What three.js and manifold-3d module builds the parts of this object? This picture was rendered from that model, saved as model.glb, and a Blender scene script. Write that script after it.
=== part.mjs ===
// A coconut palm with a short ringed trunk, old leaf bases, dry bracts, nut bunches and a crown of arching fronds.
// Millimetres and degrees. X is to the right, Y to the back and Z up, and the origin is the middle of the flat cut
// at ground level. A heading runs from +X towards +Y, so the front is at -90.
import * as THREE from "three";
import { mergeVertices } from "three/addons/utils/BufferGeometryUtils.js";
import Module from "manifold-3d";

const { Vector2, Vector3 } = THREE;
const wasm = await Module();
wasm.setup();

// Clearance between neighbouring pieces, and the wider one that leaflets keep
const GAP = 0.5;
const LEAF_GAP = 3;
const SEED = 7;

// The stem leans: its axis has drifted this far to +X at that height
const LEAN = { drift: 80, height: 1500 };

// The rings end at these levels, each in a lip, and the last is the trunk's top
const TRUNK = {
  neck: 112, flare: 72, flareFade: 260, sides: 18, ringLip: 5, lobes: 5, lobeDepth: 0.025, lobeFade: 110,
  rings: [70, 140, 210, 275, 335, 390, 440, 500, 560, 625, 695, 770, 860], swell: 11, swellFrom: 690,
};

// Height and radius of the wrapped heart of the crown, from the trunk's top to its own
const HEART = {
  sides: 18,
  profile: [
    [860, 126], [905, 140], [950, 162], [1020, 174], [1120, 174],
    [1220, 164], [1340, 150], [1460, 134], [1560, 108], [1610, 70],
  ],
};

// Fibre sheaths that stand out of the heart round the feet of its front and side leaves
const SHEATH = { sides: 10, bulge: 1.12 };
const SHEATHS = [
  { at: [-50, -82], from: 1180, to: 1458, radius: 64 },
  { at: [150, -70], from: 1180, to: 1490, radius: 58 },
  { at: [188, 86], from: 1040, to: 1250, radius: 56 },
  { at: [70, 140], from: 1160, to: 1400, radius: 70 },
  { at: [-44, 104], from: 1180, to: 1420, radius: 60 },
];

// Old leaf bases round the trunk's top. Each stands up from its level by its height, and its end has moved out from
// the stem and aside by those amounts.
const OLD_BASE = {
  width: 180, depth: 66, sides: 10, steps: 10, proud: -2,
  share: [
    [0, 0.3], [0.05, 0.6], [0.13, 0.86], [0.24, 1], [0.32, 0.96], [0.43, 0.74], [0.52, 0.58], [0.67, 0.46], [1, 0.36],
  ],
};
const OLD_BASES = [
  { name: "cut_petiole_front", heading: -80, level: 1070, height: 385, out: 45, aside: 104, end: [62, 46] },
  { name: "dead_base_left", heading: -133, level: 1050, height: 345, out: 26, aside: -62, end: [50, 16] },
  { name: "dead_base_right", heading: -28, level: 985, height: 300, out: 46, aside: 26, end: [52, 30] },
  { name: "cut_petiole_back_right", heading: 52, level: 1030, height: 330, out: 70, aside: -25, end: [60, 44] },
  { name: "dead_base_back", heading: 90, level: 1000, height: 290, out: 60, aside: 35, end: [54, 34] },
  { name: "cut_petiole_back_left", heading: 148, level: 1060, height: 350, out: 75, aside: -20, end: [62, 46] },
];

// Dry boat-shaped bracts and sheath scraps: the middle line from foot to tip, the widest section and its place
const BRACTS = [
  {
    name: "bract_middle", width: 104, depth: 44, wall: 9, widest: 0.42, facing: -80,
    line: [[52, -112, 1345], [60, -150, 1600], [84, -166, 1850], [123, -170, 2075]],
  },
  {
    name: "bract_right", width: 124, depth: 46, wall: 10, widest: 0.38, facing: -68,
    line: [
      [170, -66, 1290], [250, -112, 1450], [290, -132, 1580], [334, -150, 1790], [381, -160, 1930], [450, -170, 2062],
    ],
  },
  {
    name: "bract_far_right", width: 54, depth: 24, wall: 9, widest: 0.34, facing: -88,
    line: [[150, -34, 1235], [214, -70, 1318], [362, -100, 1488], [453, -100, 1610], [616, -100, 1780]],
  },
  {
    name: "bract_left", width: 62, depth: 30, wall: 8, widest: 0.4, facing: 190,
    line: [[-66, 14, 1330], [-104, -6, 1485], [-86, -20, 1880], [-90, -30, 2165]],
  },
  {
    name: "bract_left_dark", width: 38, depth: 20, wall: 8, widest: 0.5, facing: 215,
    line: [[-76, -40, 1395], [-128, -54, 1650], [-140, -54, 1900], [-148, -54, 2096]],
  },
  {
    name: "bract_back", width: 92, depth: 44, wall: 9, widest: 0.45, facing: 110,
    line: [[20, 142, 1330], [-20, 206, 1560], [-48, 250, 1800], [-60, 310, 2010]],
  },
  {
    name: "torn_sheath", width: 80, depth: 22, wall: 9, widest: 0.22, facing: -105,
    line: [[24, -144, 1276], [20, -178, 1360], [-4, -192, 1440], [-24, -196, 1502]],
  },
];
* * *
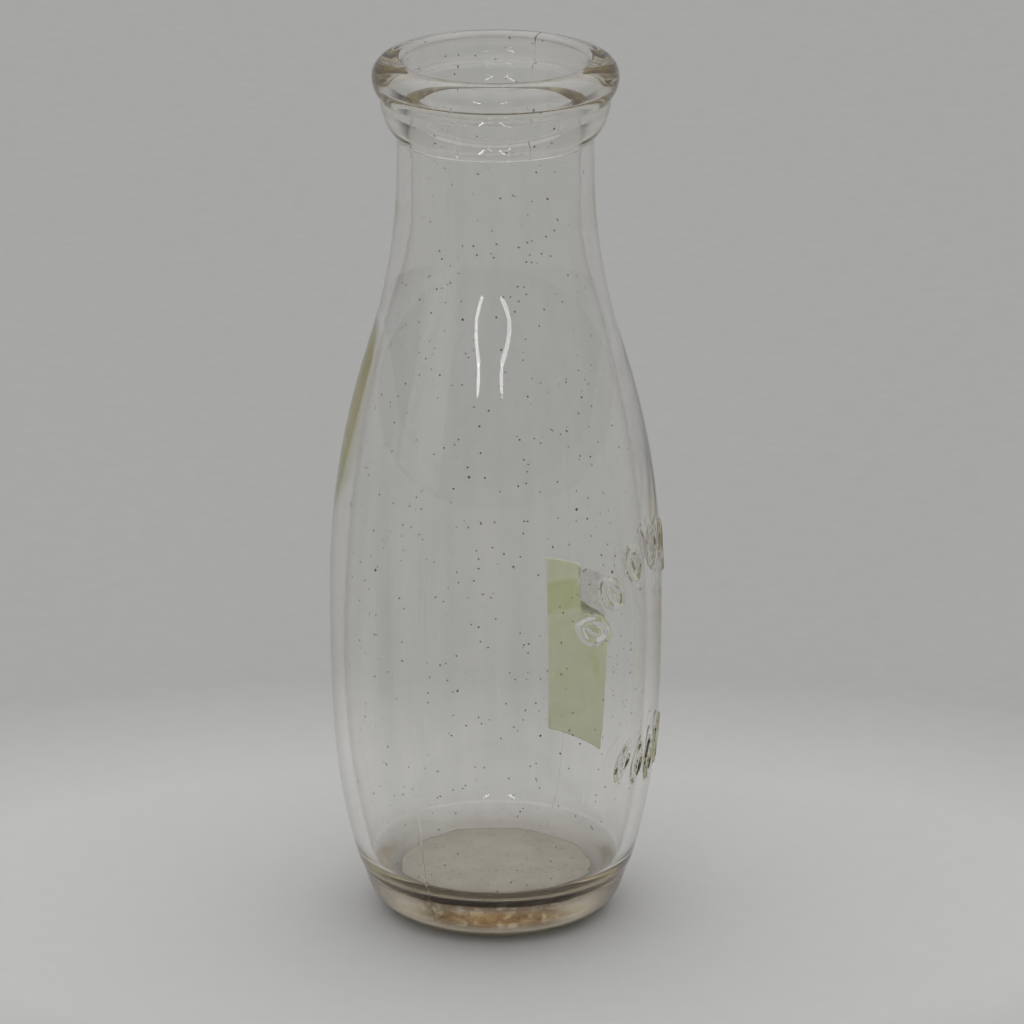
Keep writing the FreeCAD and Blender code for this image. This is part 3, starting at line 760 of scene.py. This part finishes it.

◆ Challenge: Pick out each line containing "scene" and report it.

◆ Final result:
What three.js and manifold-3d module builds the parts of this object? This picture was rendered from that model, saved as model.glb, and a Blender scene script. Write that script after it.
Keep writing the FreeCAD and Blender code for this image. This is part 3, starting at line 760 of scene.py. This part finishes it.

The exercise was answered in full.